One of the things many Logic users were hoping for in the Logic X release was the ability to more freely modify channel strip order in the Mixer. This has not yet happened (X.1?), but there do exist a few work arounds left over from previous versions as well as one brand new to Logic X which are worth knowing and utilizing.


A Quick Review

As in all past incarnations of Logic I have been exposed to (7 and up), the Mixer is closely related to the Main Window (previously known as the Arrange Page) in that channels are automatically created and ordered (left to right) in the Mixer as their corresponding tracks are created and ordered (top to bottom) in the Main Window.

The Main Window with a recorded audio track and four instrument tracks, one of which is a multi-output (the Ultrabeat drum track).
The Main Window with a recorded audio track and four instrument tracks, one of which is a multi-output (the Ultrabeat drum track).

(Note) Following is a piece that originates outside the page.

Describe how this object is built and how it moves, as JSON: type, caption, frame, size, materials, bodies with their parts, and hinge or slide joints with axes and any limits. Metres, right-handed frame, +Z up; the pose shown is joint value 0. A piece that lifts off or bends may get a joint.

The problem with this becomes apparent when auxiliary channels are added to a project. These channels are added to the Mixer in the order they are created and can not be moved independently. This would be fine if a perfectly planned routing scheme could be made prior to mixing, but as it stands, channels are constantly being rerouted, deleted, and readded throughout production and mixing sessions, often rendering the channel strip's placement in the Mixer arbitrary and visually ambiguous in regards to their function and signal flow.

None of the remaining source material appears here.